U.S. senators Ron Wyden of Oregon and Charles Schumer of New York said the company should suspend dividend payments until cleanup and liability costs are determined. A payout would be “unfathomable” until the obligations are tallied, they said. The company paid $10.5 billion in dividends last year, according to its annual report.

BP’s latest attempt to contain the leaks stalled yesterday when a saw blade attached to a subsea robot snagged while cutting the pipe from the well. BP wants to sever the pipe to install a device that will divert the crude to a ship on the surface.

The plunge in BP shares since the disaster wiped out 42.2 billion pounds ($61.8 billion) in market value, or more than the economic output of Nigeria, Vietnam or the Czech Republic. The stock climbed as much as 20.3 pence, or 4.7 percent, to 450.05 pence, and traded at 444.05 pence at 10:34 a.m. in London.

The company’s long-term issuer default rating and senior unsecured rating was cut to AA from AA+ at Fitch Ratings today, with a ratings watch negative. The downgrade reflects “concern that BP is still facing substantial additional risks in relation to the oil spill,” the ratings agency said in a statement.

Biggest Crude Source

Prudhoe Bay and other Alaskan fields were BP’s largest source of crude in the Western Hemisphere in 2009 after the Gulf of Mexico, according to a public filing. Alaskan fields provided one in every 14 barrels of oil BP pumped worldwide last year. BP operates or own stakes in 20 other fields on the North Slope, as well as four pipelines.

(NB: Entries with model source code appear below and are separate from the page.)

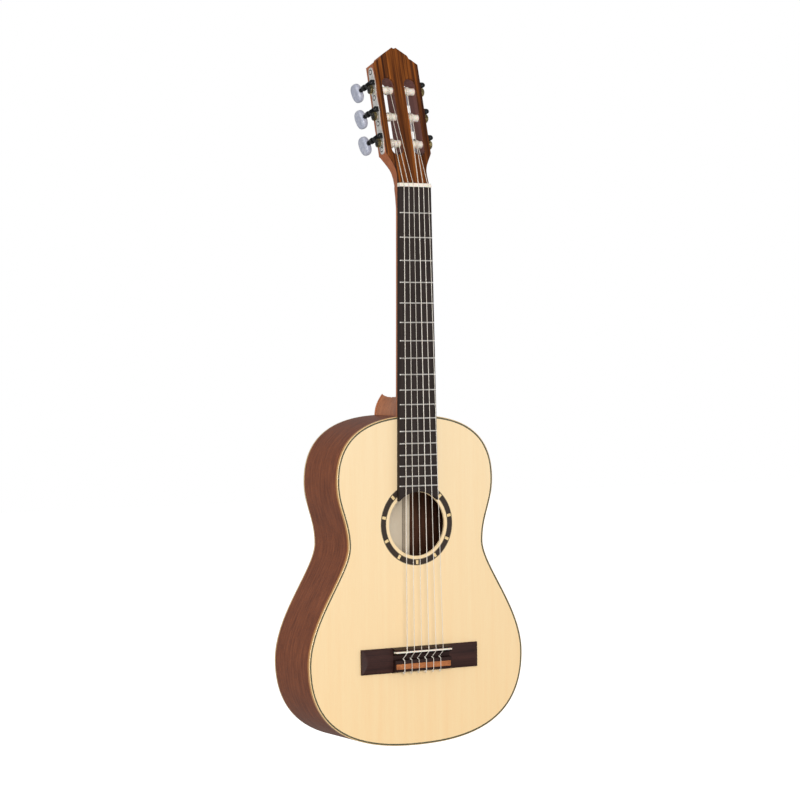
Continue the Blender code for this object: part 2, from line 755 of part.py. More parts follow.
def plate_shape(side):
    """The scalloped side plate, wide at its screws and narrow between them."""
    outline = []
    steps = 24
    for direction in (1, -1):
        for k in range(steps + 1):
            share = k / steps if direction == 1 else 1 - k / steps
            up = PLATE_START + PLATE_LENGTH * share
            wave = math.cos(2 * math.pi * (up - SCREW_ROW) / SCREW_PITCH)
            round_end = min(1.0, 0.35 + 0.5 * math.sqrt(30 * min(share, 1 - share)))
            outline.append((up, direction * (6.3 - 0.8 * wave) * MM * round_end))
    inner = HEAD_HALF_WIDTH + GAP
    rings = []
    for x in (inner, inner + PLATE_THICKNESS):
        rings.append([head(side * x, up, ROLLER_DEPTH + across) for up, across in outline])
    return skin(rings)


def head_box(side, x, up, depth):
    """A box in headstock directions. Each argument after side is (low, high)."""
    rings = []
    for level in up:
        rings.append([head(side * x[i], level, depth[j]) for i, j in ((0, 0), (1, 0), (1, 1), (0, 1))])
    return skin(rings)


def build_plate(name, side):
    piece = add(name, plate_shape(side), ((0.72, 0.70, 0.66), 0.25, 1.0))
    inner = HEAD_HALF_WIDTH + GAP
    lugs = []
    bores = []
    for row in ROLLER_ROWS:
        worm = row + WORM_OFFSET
        for depth in ((2.8 * MM, 5.3 * MM), (14.3 * MM, 17.0 * MM)):
            span = (worm - 3.3 * MM, worm + 3.3 * MM)
            lugs.append(head_box(side, (inner + 0.5 * MM, 41.2 * MM), span, depth))
        ends = [head(side * GEAR_X, worm, depth) for depth in (0.0, 20 * MM)]
        bores.append(skin([circle(end, X, HEAD_UP, JOURNAL_RADIUS + 0.12 * MM, 16) for end in ends]))
        ends = [head(side * x, row, ROLLER_DEPTH) for x in (30 * MM, 36 * MM)]
        bores.append(skin([circle(end, HEAD_UP, HEAD_BACK, 2.4 * MM, 12) for end in ends]))
    boolean(piece, "UNION", f"{name}_lugs", lugs)
    boolean(piece, "DIFFERENCE", f"{name}_bores", bores)


def worm_shape(side, row):
    """Worm, journals, collar and button stem as one turned piece with a helical thread round its middle."""
    sides = WORM_SIDES
    axis = head(side * GEAR_X, row + WORM_OFFSET, 0.0)
    # The angle that faces the gear is half a turn from HEAD_UP.
    across = HEAD_UP
    along = HEAD_BACK.cross(HEAD_UP)

    def on(angle_step, radius, depth):
        angle = 2 * math.pi * angle_step / sides
        spoke = across * (radius * math.cos(angle)) + along * (radius * math.sin(angle))
        return axis + spoke + HEAD_BACK * depth

    def ring(radius, depth):
        return [on(k, radius, depth) for k in range(sides)]

    columns = sides * WORM_TURNS
    # Half a turn from its start a ridge faces the gear. One ridge sits level with the gear's centre there.
    start = ROLLER_DEPTH - WORM_LEAD * (1 + 0.5)
    margin = 0.7 * MM
    low = start - margin
    high = start + WORM_LEAD * WORM_TURNS + margin
    before = [ring(JOURNAL_RADIUS, 2.2 * MM), ring(JOURNAL_RADIUS, low - 0.2 * MM), ring(WORM_CORE, low)]
    after = [
        ring(WORM_CORE, high),
        ring(JOURNAL_RADIUS, high + 0.2 * MM),
        ring(JOURNAL_RADIUS, 17.4 * MM),
        ring(2.6 * MM, 17.6 * MM),
        ring(2.6 * MM, 20.6 * MM),
        ring(3.7 * MM, 21.4 * MM),
        ring(3.7 * MM, 27.0 * MM),
        ring(1.7 * MM, 27.9 * MM),
        ring(1.7 * MM, 31.0 * MM),
        ring(2.5 * MM, 31.6 * MM),
        ring(2.5 * MM, BUTTON_CENTRE - BUTTON_HALF_LENGTH - GAP),
        ring(1.5 * MM, BUTTON_CENTRE - BUTTON_HALF_LENGTH - GAP / 2),
        ring(1.5 * MM, BUTTON_CENTRE - 2 * MM),
    ]
    points = []
    faces = []
    for rings in (before, after):
        for number, level in enumerate(rings):
            first = len(points)
            points += level
            if number:
                for k in range(sides):
                    then = (k + 1) % sides
                    faces.append((first - sides + k, first - sides + then, first + then, first + k))
    front_ring = (len(before) - 1) * sides
    rear_ring = len(before) * sides
    faces.append(tuple(range(sides)))
    faces.append(tuple(range(len(points) - sides, len(points))))

    ridge = len(points)
    for column in range(columns + 1):
        rise = min(1.0, column / 4, (columns - column) / 4)
        tip = WORM_CORE + (WORM_RADIUS - WORM_CORE) * rise
        depth = start + WORM_LEAD * column / sides
        for reach, radius in ((-0.5, WORM_CORE), (-0.24, tip), (0.24, tip), (0.5, WORM_CORE)):
            points.append(on(column, radius, depth + reach * 1.15 * MM))

    def at(column, place):
        return ridge + 4 * column + place

    for column in range(columns):
        for place in range(3):
            near = (at(column, place + 1), at(column, place))
            faces.append((*near, at(column + 1, place), at(column + 1, place + 1)))
    for column in range(columns - sides):
        faces.append((at(column, 3), at(column + 1, 3), at(column + 1 + sides, 0), at(column + sides, 0)))
    for k in range(sides - 1):
        faces.append((front_ring + k, front_ring + k + 1, at(k + 1, 0), at(k, 0)))
    first_end = [at(0, place) for place in range(4)]
    faces.append((front_ring + sides - 1, front_ring, *first_end, at(sides, 0), at(sides - 1, 0)))
    last = columns - sides
    for k in range(1, sides):
        then = (k + 1) % sides
        faces.append((at(last + k, 3), at(last + k + 1, 3), rear_ring + then, rear_ring + k))
    last_end = [at(columns, place) for place in (3, 2, 1, 0)]
    faces.append((at(last, 3), at(last + 1, 3), rear_ring + 1, rear_ring, *last_end))
    return points, faces


def gear_shape(side, row):
    """A straight-toothed wheel with a gap between two teeth facing the worm."""
    tooth = 2 * math.pi / GEAR_TEETH
    corners = []
    for number in range(GEAR_TEETH):
        middle = tooth * (number + 0.5)
        corners.append((middle - 0.23 * tooth, GEAR_ROOT_RADIUS))
        corners.append((middle - 0.11 * tooth, GEAR_OUTER_RADIUS))
        corners.append((middle + 0.11 * tooth, GEAR_OUTER_RADIUS))
        corners.append((middle + 0.23 * tooth, GEAR_ROOT_RADIUS))
    rings = []
    for x in (GEAR_X - GEAR_WIDTH / 2, GEAR_X + GEAR_WIDTH / 2):
        centre = head(side * x, row, ROLLER_DEPTH)
        ring = []
        for angle, radius in corners:
            spoke = HEAD_UP * (radius * math.cos(angle)) + HEAD_BACK * (radius * math.sin(angle))
            ring.append(centre + spoke)
        rings.append(ring)
    return skin(rings)


def roller_shape(side, row):
    """The string roller, and the shaft that carries the gear through the plate."""
    rings = []
    shaft_end = GEAR_X - GEAR_WIDTH / 2 - GAP
    for x, radius in (
        (ROLLER_INNER, ROLLER_RADIUS - 0.5 * MM),
        (ROLLER_INNER + 0.5 * MM, ROLLER_RADIUS),
        (HEAD_HALF_WIDTH - 0.3 * MM, ROLLER_RADIUS),
        (HEAD_HALF_WIDTH - 0.3 * MM, 2.0 * MM),
        (shaft_end, 2.0 * MM),
    ):
        rings.append(circle(head(side * x, row, ROLLER_DEPTH), HEAD_UP, HEAD_BACK, radius, 14))
    return skin(rings)


def button_shape(side, row):
    """A pillow-shaped grip, turned a little from the headstock's line, with a socket for the stem."""
    turn = math.radians(-14)
    wide = HEAD_UP * math.cos(turn) + X * math.sin(turn)
    thick = X * math.cos(turn) - HEAD_UP * math.sin(turn)
    middle = head(side * GEAR_X, row + WORM_OFFSET, BUTTON_CENTRE)
    sides = 16

    def ring(depth, half_wide, half_thick, power):
        points = []
        for k in range(sides):
            angle = 2 * math.pi * k / sides
            a = math.cos(angle)
            b = math.sin(angle)
            x = half_wide * math.copysign(abs(a) ** power, a)
            y = half_thick * math.copysign(abs(b) ** power, b)
            points.append(middle + HEAD_BACK * depth + wide * x + thick * y)
        return points

    socket = 1.8 * MM
    half = BUTTON_HALF_LENGTH
    rings = [ring(-1.5 * MM, socket, socket, 1.0), ring(-half, socket, socket, 1.0)]
    for part, wide_part, thick_part in (
        (-1.0, 0.50, 0.62),
        (-0.86, 0.78, 0.86),
        (-0.5, 0.97, 1.0),
        (0.0, 1.0, 1.0),
        (0.5, 0.95, 1.0),
        (0.86, 0.76, 0.84),
        (1.0, 0.50, 0.58),
    ):
        half_wide = BUTTON_HALF_WIDTH * wide_part
        half_thick = BUTTON_HALF_THICKNESS * thick_part
        rings.append(ring(part * half, half_wide, half_thick, 0.75))
    return skin(rings)


def build_machine_heads():
    build_plate("tuner_plate_bass", -1)
    build_plate("tuner_plate_treble", 1)
    for number in range(1, 7):
        side, row_index = roller_place(number)
        row = ROLLER_ROWS[row_index]
        roller_centre = head(side * GEAR_X, row, ROLLER_DEPTH)
        worm_centre = head(side * GEAR_X, row + WORM_OFFSET, ROLLER_DEPTH)
        add(f"string_roller_{number}", roller_shape(side, row), (BONE, 0.4), True, roller_centre)
        add(f"gear_{number}", gear_shape(side, row), ((0.60, 0.42, 0.16), 0.3, 1.0), False, roller_centre)
        add(f"worm_shaft_{number}", worm_shape(side, row), ((0.02, 0.02, 0.02), 0.35), True, worm_centre)
        add(f"button_{number}", button_shape(side, row), ((0.78, 0.76, 0.82), 0.3), True, worm_centre)


def main():
    for leftover in list(bpy.data.objects):
        bpy.data.objects.remove(leftover)
    build_body()
    build_braces()
    build_neck()
    build_fingerboard()
    build_strings()
    build_bridge()
    build_machine_heads()


main()
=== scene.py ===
"""Fine meshes and finishes for the three-quarter classical guitar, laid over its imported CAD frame.

X points to the treble side, +Z runs up the neck and -Y out of the soundboard. The origin is at the nut.
Lengths are in millimetres, except in the studio. piece() and carve() turn them into metres.
"""

import math

import bmesh
import bpy
import numpy as np
from mathutils import Matrix, Vector


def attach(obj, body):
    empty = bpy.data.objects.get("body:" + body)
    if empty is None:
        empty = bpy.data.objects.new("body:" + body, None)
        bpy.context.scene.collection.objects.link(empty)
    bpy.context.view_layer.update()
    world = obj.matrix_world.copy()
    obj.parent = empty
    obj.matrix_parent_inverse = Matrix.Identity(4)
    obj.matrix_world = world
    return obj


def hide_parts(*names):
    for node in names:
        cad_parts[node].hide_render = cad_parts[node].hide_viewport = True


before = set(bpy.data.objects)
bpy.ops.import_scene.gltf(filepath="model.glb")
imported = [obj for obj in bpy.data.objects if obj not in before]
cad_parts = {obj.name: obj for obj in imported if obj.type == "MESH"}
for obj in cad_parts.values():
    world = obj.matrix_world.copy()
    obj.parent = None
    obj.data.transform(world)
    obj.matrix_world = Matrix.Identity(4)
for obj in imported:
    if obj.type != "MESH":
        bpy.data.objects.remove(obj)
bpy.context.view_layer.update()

MM = 0.001
GAP = 0.3
X = Vector((1, 0, 0))
Y = Vector((0, 1, 0))
Z = Vector((0, 0, 1))

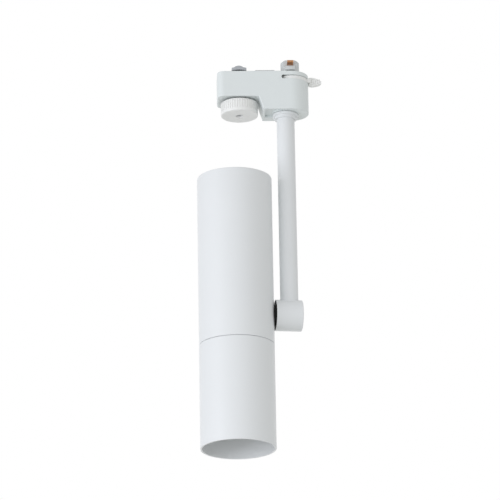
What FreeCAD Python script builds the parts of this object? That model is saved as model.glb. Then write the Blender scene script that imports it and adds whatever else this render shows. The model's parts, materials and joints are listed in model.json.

In addition to Prudhoe Bay, rival companies may target the company’s holdings in oil-rich nations such as Azerbaijan and Angola, analysts said.

China National’s PetroChina Co. and other Chinese state oil companies, backed by $2.4 trillion of foreign currency reserves, have embarked on a string of overseas purchases to feed oil to the world’s fastest-growing major economy.

State-run Chinese companies spent a record $32 billion last year acquiring energy and resources assets overseas.

China’s appetite for crude this year is expected to grow at 15 times the rate of demand in the U.S., the world’s largest energy market, the International Energy Agency in Paris said in a May 12 report. For the first time, China is expected to burn one in every nine barrels of oil produced in the world this year, IEA figures showed.

China’s Financial Strength

“China is always sniffing around for reserves,” said Ober, whose biggest holdings in the petroleum fund are Chevron Corp., Exxon Mobil Corp. and Occidental. “It wouldn’t necessarily have to be one of the western supermajors because there are other companies who could muster the financial strength to make a deal for these assets.”

Richard Kline, a spokesman for Los Angeles-based Occidental, said neither Chief Executive Officer Ray Irani nor President and Chief Financial Officer Stephen I. Chazen were available to comment. Jon Pepper, a spokesman for New York-based Hess, declined to comment.

BP spokesman Mark Salt said Chief Executive Officer Tony Hayward will hold a call with investors tomorrow to address concerns about the dividend and the plunging share price.

Credit Suisse analysts yesterday said cleanup costs and legal settlements and claims ultimately may reach $37 billion, or almost nine times the costs incurred by Exxon when its Valdez tanker ran aground in Alaska’s Prince William Sound in 1989.

Ober said he has steered clear of BP shares for the last five years because of concern the safety lapses that led to the Texas City refinery disaster remained unresolved.

“That was a pretty nasty thing that happened and it demonstrated that they needed to get their safety record in order,” Ober said. “Clearly, they still have some work to do on that front.”